From the start, excelling at the music has been the major driving factor for Maricle. Once the big-band bug planted by Buddy Rich took root within her, Maricle began simultaneously studying and playing professionally, obtaining her master’s and a doctorate while gigging regularly. The idea for the DIVA Jazz Orchestra came about when drummer and music-business veteran Stanley Kay decided to assemble an all-female big band. “He remembered that a lot of the big bands in the World War II era were women and called me,” Maricle says. “He asked me, ‘Do you know other women who play as well as you?’ I thought that was a huge compliment, and I certainly did, and we put together our audition in June of ’92 and went off from there.” Since then the orchestra has released nine albums-including a new tribute to Kay, who passed away in 2010-and Maricle has released one with the Diva Trio and four by Five Play. The next DIVA Orchestra CD will be released next year.

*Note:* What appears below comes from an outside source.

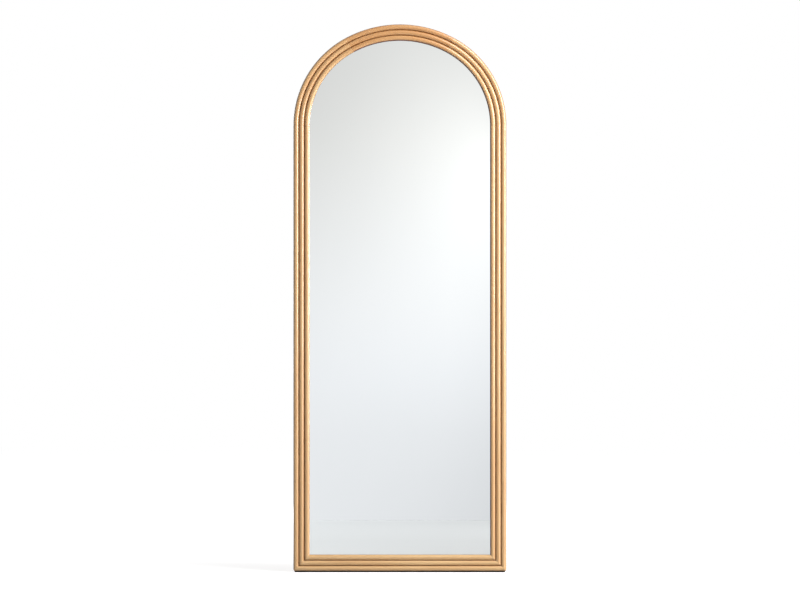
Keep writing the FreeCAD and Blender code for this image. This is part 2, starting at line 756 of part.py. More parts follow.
pieces = build()
doc.recompute()
check(pieces)
os.makedirs("parts", exist_ok=True)
for piece in pieces:
    piece.Shape.exportStep(f"parts/{piece.Label}.step")
    box_of = piece.Shape.BoundBox
    print(f"{piece.Label}: {len(piece.Shape.Solids)} solid(s), {piece.Shape.Volume / 1000:.2f} cm3,",
          f"X {box_of.XMin:.1f} to {box_of.XMax:.1f}, Y {box_of.YMin:.1f} to {box_of.YMax:.1f},",
          f"Z {box_of.ZMin:.1f} to {box_of.ZMax:.1f}")
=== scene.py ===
"""Arched leaning floor mirror: the finish of each piece and the studio that it stands in.

X runs across the mirror, Y from the front to the back and Z up, in metres, with the origin on the floor.
A place on the moulding is given by how far it lies inward from the outer edge, and how far behind the crests
of the reeds.
"""
import math

import bpy
import numpy as np
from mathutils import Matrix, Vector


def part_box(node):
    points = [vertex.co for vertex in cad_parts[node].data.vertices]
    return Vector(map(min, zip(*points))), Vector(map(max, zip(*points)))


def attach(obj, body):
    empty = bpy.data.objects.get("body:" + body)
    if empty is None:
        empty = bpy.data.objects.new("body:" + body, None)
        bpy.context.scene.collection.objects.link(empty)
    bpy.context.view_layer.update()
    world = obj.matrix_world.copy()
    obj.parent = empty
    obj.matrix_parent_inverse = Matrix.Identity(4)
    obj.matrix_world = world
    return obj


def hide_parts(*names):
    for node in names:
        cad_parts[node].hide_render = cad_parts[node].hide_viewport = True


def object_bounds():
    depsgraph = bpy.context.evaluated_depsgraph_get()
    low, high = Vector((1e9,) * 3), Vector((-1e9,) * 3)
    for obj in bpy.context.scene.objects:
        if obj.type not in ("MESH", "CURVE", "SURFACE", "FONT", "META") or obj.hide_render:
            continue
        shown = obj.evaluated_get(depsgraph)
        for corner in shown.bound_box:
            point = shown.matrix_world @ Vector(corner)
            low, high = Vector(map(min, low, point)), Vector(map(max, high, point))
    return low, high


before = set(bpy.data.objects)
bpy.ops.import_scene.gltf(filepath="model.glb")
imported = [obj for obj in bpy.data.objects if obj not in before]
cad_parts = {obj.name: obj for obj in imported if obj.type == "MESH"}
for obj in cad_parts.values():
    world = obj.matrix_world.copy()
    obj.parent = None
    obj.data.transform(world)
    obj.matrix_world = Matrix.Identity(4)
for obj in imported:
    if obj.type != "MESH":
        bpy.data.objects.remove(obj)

bl_info = {
    "name": "Arched Floor Mirror",
    "version": (1, 0, 0),
    "blender": (4, 5, 0),
    "location": "3D View > Sidebar > Mirror",
    "description": "Makes the reeded frame, the pane, the back and the hangers of an arched floor mirror",
    "category": "Object",
}

CAD_LOW, CAD_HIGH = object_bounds()
SIDES = {"left": -1.0, "right": 1.0}
BODY = "mirror"
SHARP_EDGE = math.radians(30)

WHITE = (1.0, 1.0, 1.0)
FLOOR_REACH = 12.0
CARD_SIDE, CARD_TOP = 2.0, 3.6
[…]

Whether working in the large-ensemble format or the trio, Maricle feels equally at home. “A lot of drummers I talk to, those are their favorite types of playing, big band and trio,” she says. “With the trio I still feel I can have the power and swing and intensity of a big band, but each individual player has more responsibility toward making the group sound. You’re three people in total support of each other. There’s more flexibility and freedom.” And then there’s her work with the Pops, about which she says, “The whole concept is so different, in terms of where you place the time, the volume, the kinds of fills and other things you can play.”

But mostly it’s the same spark from her childhood that continues to inspire Maricle today. “The big band is just so dynamic and powerful,” she says. “Not that you can’t do it with a trio too, but the orchestral colors and all the different kind of music you can get from that combination is amazing to me.”